Islip Town Councilman Anthony S. Senft Jr. answers reporters' questions...

Islip Town Councilman Anthony S. Senft Jr. answers reporters' questions after a town board meeting at Islip Town Hall in Islip on May 27, 2014. Credit: Ed Betz

An Islip Town councilman who dropped out of a State Senate race last year after fallout surrounding the illegal dumping scandal in the town was nominated Wednesday night by Islip Town Republicans to run for a District Court seat in Suffolk County.

Anthony S. Senft Jr., of Great River, a former military attorney and Suffolk County prosecutor, said the move would put him back in line with the profession he's loved for the past two decades. The town board's sole Conservative Party member on the five-seat board, Senft said he would not seek re-election to the town council.

He called running for the State Senate and running for judge "two vastly different roles and responsibilities," and he said he didn't believe the dumping scandal would affect his chances at winning in November.

Islip Town Attorney Robert L. Cicale of Islip Terrace, now in his second term, was also nominated to run for Suffolk County District Court judge, along with John P. Schettino of West Islip, a trial attorney who is the law secretary to Suffolk County Family Court Judge Philip Golgas.

A fellow Conservative Party member, Mary Katherine Mullen of Bayport, was nominated to run for Senft's place on the town board. According to a news release, Mullen has been a litigator for nearly 20 years, including as a senior assistant district attorney in Suffolk County.

Angie Carpenter, who was appointed to the town supervisor position earlier this year by the board and sworn in March 1, is the Republican Party's pick to run for a full term this November. She filled the vacancy left by now-state Sen. Tom Croci (R-Sayville), the Islip Town supervisor elected in November 2011, who left for his new post Jan 1. Croci replaced Senft as the Republican candidate in the 3rd District Senate race last summer.

After dumping was discovered in Roberto Clemente Park in Brentwood last spring, Suffolk County District Attorney Thomas Spota's investigation widened to three other sites: a subdivision in Islandia, a one-acre private lot on Islip Avenue in Central Islip, and a sensitive wetlands area in Deer Park.

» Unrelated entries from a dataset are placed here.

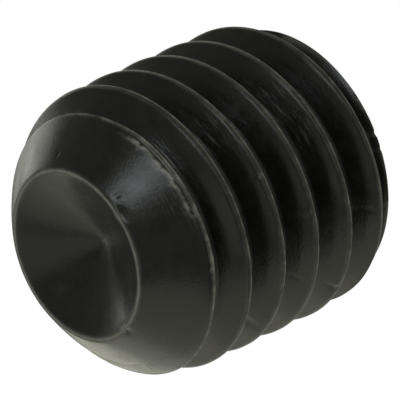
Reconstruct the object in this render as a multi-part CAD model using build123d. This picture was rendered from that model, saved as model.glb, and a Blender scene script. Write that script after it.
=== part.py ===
from build123d import *
import math
import os

# Hexagon-socket set screw with a cup point, one piece of black-oxided alloy steel.
# It stands on its flat socket end: +Z runs up the axis to the cup, and the origin
# is the centre of the socket end face. All sizes are in millimetres.

# thread, right-hand
majorDiameter = 8.0
pitch = 1.25
flankAngle = 60.0                   # between the two flanks of the groove
crestFlat = pitch / 8
rootRadius = 0.18                   # rounding at the bottom of the groove
threadDepth = 0.767
crestHeightAtFront = 6.92           # lower crest corner of the top turn, on the -Y side

# body
screwLength = 8.0
socketEndChamfer = 0.4              # at the flat end, measured inwards from the shank
socketEndChamferLength = 0.75       # the same chamfer, measured along the axis
runOutAngle = 51.0                  # where the last groove climbs out to the end face

# point
rimDiameter = 4.74
rimRound = 0.08                     # rounding of the rim's outer corner
noseAngle = 43.0                    # between the nose cone and the end face
noseConeDiameter = 6.8              # where the cone turns into the round shoulder
cupDiameter = 4.5
cupAngle = 120.0

# hexagon socket
socketAcrossFlats = 4.0
socketDepth = 3.5                   # depth of the full hexagon
socketMouthDiameter = 4.9           # countersink at the mouth
drillAngle = 120.0                  # both the drill's tip and the countersink

majorRadius = majorDiameter / 2


def coneHeight(radius, fullAngle):
    """Height of a cone with this base radius and full angle at its tip."""
    return radius / math.tan(math.radians(fullAngle / 2))


def blankBody():
    """The turned body before threading: plain shank, chamfered end and rounded nose."""
    rimRadius = rimDiameter / 2
    coneRadius = noseConeDiameter / 2
    coneTop = screwLength - (coneRadius - rimRadius) * math.tan(math.radians(noseAngle))
    # the shoulder is an arc, tangent to both the cone and the shank
    turn = math.radians(90 - noseAngle)
    shoulderRadius = (majorRadius - coneRadius) / (1 - math.cos(turn))
    shankTop = coneTop - shoulderRadius * math.sin(turn)
    arcMiddle = (
        majorRadius - shoulderRadius * (1 - math.cos(turn / 2)),
        shankTop + shoulderRadius * math.sin(turn / 2),
    )
    with BuildPart() as body:
        with BuildSketch(Plane.XZ):
            with BuildLine():
                Polyline(
                    (majorRadius, shankTop),
                    (majorRadius, socketEndChamferLength),
                    (majorRadius - socketEndChamfer, 0),
                    (0, 0),
                    (0, screwLength),
                    (rimRadius, screwLength),
                    (coneRadius, coneTop),
                )
                ThreePointArc((coneRadius, coneTop), arcMiddle, (majorRadius, shankTop))
            make_face()
        revolve(axis=Axis.Z)
        rimEdge = body.edges().filter_by(GeomType.CIRCLE).sort_by(Axis.Z)[-1]
        fillet(rimEdge, rimRound)
    return body.part


def threadGroove():
    """One groove that winds up the whole shank and runs out at both ends."""
    crestMiddleAtFront = crestHeightAtFront + crestFlat / 2
    # the helix starts on the +X side, a quarter turn after the -Y side
    grooveMiddle = crestMiddleAtFront - pitch / 2 + pitch / 4
    turnsBelow = math.ceil(grooveMiddle / pitch) + 1
    startHeight = grooveMiddle - turnsBelow * pitch
    turns = math.ceil((screwLength - startHeight) / pitch) + 1

    # half widths of the groove, which narrows inwards from the shank's surface
    slope = math.tan(math.radians(flankAngle / 2))
    minorRadius = majorRadius - threadDepth
    tangentRadius = minorRadius + rootRadius * (1 - math.sin(math.radians(flankAngle / 2)))
    outerRadius = majorRadius + crestFlat / 2
    halfOuter = (pitch - crestFlat) / 2 + (outerRadius - majorRadius) * slope
    halfRoot = (pitch - crestFlat) / 2 - (majorRadius - tangentRadius) * slope

    turnPaths = [
        Helix(pitch, pitch, minorRadius, center=(0, 0, startHeight + turn * pitch))
        for turn in range(turns)
    ]
    with BuildSketch(Plane.XZ) as section:
        with Locations((0, startHeight)):
            with BuildLine():
                Polyline(
                    (tangentRadius, -halfRoot),
                    (outerRadius, -halfOuter),
                    (outerRadius, halfOuter),
                    (tangentRadius, halfRoot),
                )
                ThreePointArc(
                    (tangentRadius, halfRoot),
                    (minorRadius, 0),
                    (tangentRadius, -halfRoot),
                )
            make_face()
    return sweep(section.sketch, path=Wire(turnPaths), is_frenet=True)


def threadRunOut():
    """The sloping floor on which the last groove climbs out to the edge of the flat end."""
    endRadius = majorRadius - socketEndChamfer
    # the top lies just inside the bottom of the groove
    topRadius = majorRadius - threadDepth - 0.03
    height = (endRadius - topRadius) / math.tan(math.radians(runOutAngle))
    return Cone(endRadius, topRadius, height, align=(Align.CENTER, Align.CENTER, Align.MIN))


def cup():
    """The hollow cone in the point, with the rim left standing round it."""
    radius = cupDiameter / 2
    depth = coneHeight(radius, cupAngle)
    tip = Cone(0, radius, depth, align=(Align.CENTER, Align.CENTER, Align.MIN))
    return tip.translate((0, 0, screwLength - depth))


def hexSocket():
    """The wrench socket: a hexagon with a drilled bottom and a countersunk mouth."""
    drillRadius = socketAcrossFlats / 2
    drillTip = coneHeight(drillRadius, drillAngle)
    mouthRadius = socketMouthDiameter / 2
    mouthDepth = coneHeight(mouthRadius, drillAngle)
    onBase = (Align.CENTER, Align.CENTER, Align.MIN)
    with BuildPart() as hole:
        with BuildSketch(Plane.XY):
            RegularPolygon(drillRadius, 6, major_radius=False)
        extrude(amount=socketDepth)
        with Locations((0, 0, socketDepth)):
            Cone(drillRadius, 0, drillTip, align=onBase)
        Cone(mouthRadius, 0, mouthDepth, align=onBase)
    return hole.part


def setScrew():
    """The finished screw, one solid."""
    threaded = blankBody() - threadGroove() + threadRunOut()
    return threaded - cup() - hexSocket()


os.makedirs("parts", exist_ok=True)
screw = setScrew()
export_step(screw, "parts/set_screw.step")
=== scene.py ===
import math

import bpy
import numpy as np
from mathutils import Matrix, Vector


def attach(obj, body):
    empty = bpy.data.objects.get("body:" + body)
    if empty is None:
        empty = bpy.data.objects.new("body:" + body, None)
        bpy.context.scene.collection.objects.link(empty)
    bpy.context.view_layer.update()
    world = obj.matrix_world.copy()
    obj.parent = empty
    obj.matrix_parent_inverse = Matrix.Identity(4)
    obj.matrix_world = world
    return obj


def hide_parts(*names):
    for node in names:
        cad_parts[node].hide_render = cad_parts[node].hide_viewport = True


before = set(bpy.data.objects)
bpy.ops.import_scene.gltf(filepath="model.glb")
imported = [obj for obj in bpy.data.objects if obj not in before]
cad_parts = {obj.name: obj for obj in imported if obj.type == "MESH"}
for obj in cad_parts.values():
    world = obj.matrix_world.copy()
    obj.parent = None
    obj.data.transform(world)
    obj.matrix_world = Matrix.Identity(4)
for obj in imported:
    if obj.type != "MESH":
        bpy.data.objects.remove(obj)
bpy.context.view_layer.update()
mm = 0.001


def srgb(hexColour):
    # sRGB hex to linear, one channel at a time, with full alpha
    values = [int(hexColour[i:i + 2], 16) / 255 for i in (1, 3, 5)]
    return [v / 12.92 if v <= 0.04045 else ((v + 0.055) / 1.055) ** 2.4 for v in values] + [1.0]


cameraSet = dict(
    lens=540,                  # a long lens, so the screw shows almost no perspective
    distance=158.2 * mm,
    elevation=39.27,           # degrees above the floor the screw stands on
    roll=-114.34,              # the camera is turned on its side
    aim=(-0.013 * mm, 0.0, 3.44 * mm),
    sensor=36,                 # millimetres
    nearest=0.01,              # metres
    farthest=10,
)


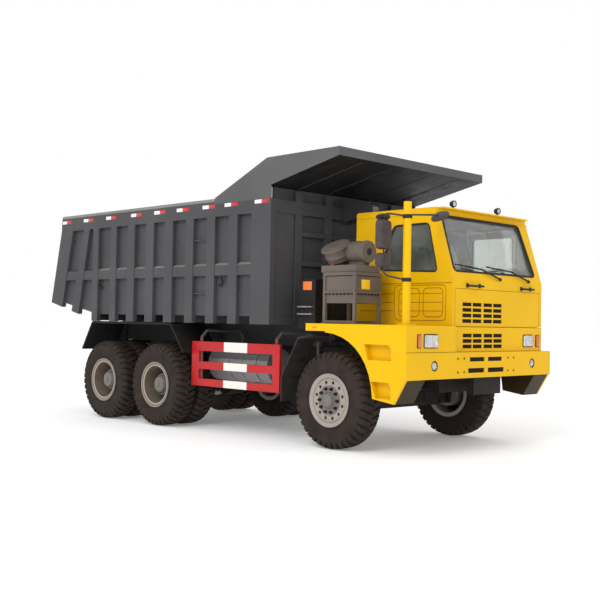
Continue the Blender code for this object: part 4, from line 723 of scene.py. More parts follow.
# ---------------------------------------------------------------- bed
def build_bed():
    """Rungs, hooks, welds, ledges and top rails on the sides, reflectors, and the front wall's stiffeners."""
    origin = -AXLE_Y  # the lengths below run rearwards from the front axle
    side_low = low("bed_side_right").z
    band = (3.345, 3.541)
    posts = [1.812, 2.010, 2.338, 2.535, 2.868, 3.062, 3.399, 3.617, 3.918, 4.133, 4.457, 4.664, 5.0, 5.179, 5.557,
             5.73]  # the posts' front and rear edges in turn
    for side, s in SIDES.items():
        skin = s * BED_SKIN
        trim = Shape().use("grey_paint")
        rung = (2.535 - origin, 2.868 - origin)
        for z in (2.165, 3.000):  # ladder rungs in one bay
            trim.tube([(skin, rung[0] + 0.02, z), (s * 1.655, rung[0] + 0.02, z), (s * 1.655, rung[1] - 0.02, z),
                       (skin, rung[1] - 0.02, z)], 0.011, 10)
        for y, turn in ((5.52 - origin, 1), (2.12 - origin + 0.10, -1)):  # lashing hooks under the middle rail
            hook = [(skin, y, 2.40), (s * 1.648, y, 2.39), (s * 1.652, y + turn * 0.05, 2.34),
                    (s * 1.652, y + turn * 0.02, 2.285), (s * 1.648, y - turn * 0.06, 2.290)]
            trim.use("black_rubber").tube(hook, 0.017, 10, smooth=2)
            trim.use("grey_paint")
            trim.box((skin, y - 0.045, 2.35), (skin + s * 0.012, y + 0.045, 2.43), 0.003)
        gaps = list(zip([1.501, *posts[1::2]], posts[0::2]))
        for y0, y1 in gaps:  # weld beads at the foot and head of each bay
            for z in (band[0] - 0.002, 2.4345):
                trim.tube([(skin, y0 - origin, z), (skin, y1 - origin, z)], 0.006, 6)
        trim.use("rail_paint")
        ledge_outline = [(1.6105, 2.6295), (1.6725, 2.5945), (1.6735, 2.5975), (1.6105, 2.6330)]
        for y0, y1 in gaps:  # light, dusty ledge over the middle rail
            place = facing("front", (0, (y0 + y1) / 2 - origin, 0))
            trim.plate([(s * x, z) for x, z in ledge_outline], place, y1 - y0 - 0.002)
        rail_x, rail_z = s * (BED_SIDE - 0.048), high(f"bed_side_{side}").z - 0.048
        y0, y1 = 2.356 - origin, 6.78 - origin
        trim.rod((rail_x, y0, rail_z), (rail_x, y1, rail_z), 0.0478, 28, bevel=0.006)
        trim.use("grey_paint")
        x, y = s * (BED_SIDE - 0.003), BED_FRONT + 0.004
        trim.tube([(x, y, side_low + 0.06), (x, y, 3.33)], 0.0028, 8)
        trim.done(f"bed_trim_{side}", "bed", "grey_paint")

    reflect = Shape()
    for s in SIDES.values():
        face = s * (BED_SIDE + 0.0002)
        for start in (6.775, 6.051, 5.328, 4.573, 3.911, 3.304, 2.646, 2.116, 1.432):
            y = start - origin
            for material, ya, yb in (("reflector_white", y - 0.150, y), ("reflector_red", y - 0.312, y - 0.156)):
                reflect.use(material).box((face, ya, 3.480), (face + s * 0.0028, yb, 3.536), 0.0008)
    reflect.done("bed_reflectors", "bed", "red_paint")

    front = Shape().use("grey_paint")
    for z in (2.02, 2.62, 3.06):  # cross stiffeners between the wall's posts
        for x0, x1 in ((-1.03, -0.52), (-0.38, 0.38), (0.52, 1.03)):
            front.box((x0, 1.085 - origin, z - 0.035), (x1, 1.142 - origin, z + 0.035), 0.006)
    tip = low("canopy").y
    for x in (-1.10, -0.45, 0.45, 1.10):  # ribs that carry the canopy's sheet
        rib = [(1.135 - origin, 3.712), (tip + 0.10, 3.998), (tip + 0.10, 4.016), (1.135 - origin, 3.720)]
        front.plate(rib, facing("left", (x, 0, 0)), 0.012)
    front.done("bed_front_trim", "bed", "grey_paint")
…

Two former Islip Town parks officials -- former Commissioner Joseph J. Montuori Jr. and Brett A. Robinson, who are both Conservative Party members -- were among six men and four companies indicted on charges involving their alleged roles in dumping tens of thousands of tons of contaminated materials at those sites. All have pleaded not guilty.

Speaking of his aborted run for the State Senate, Senft, who was the town board's liaison to the parks department, said, "I voluntarily withdrew from running for the New York State Senate because I believed it would distract the attention of my candidacy for the Senate and put it onto the parks issue," Senft said. "We have successfully resolved the issues surrounding how the park will be cleaned."

Senft, Cicale, Suffolk County Conservative Party chairman Edward Walsh and several other Islip officials were recently named as defendants in a $41 million federal lawsuit brought by Tom Datre Sr., who is under criminal indictment for his alleged role in helping to facilitate the illegal dumping of contaminated materials at the subdivision in Islandia. His wife, Clara Datre, who has been charged with financial crimes for allegedly padding invoices for post-Sandy work done for the Town of Islip, as well as prevailing wage violations stemming from a tree-trimming contract her company had with the town, is also a party to that suit.

The suit alleges Senft knew about the dumping and that he and others plotted to pin the dumping on Datre Sr., his wife and her company, Daytree at Cortland Square.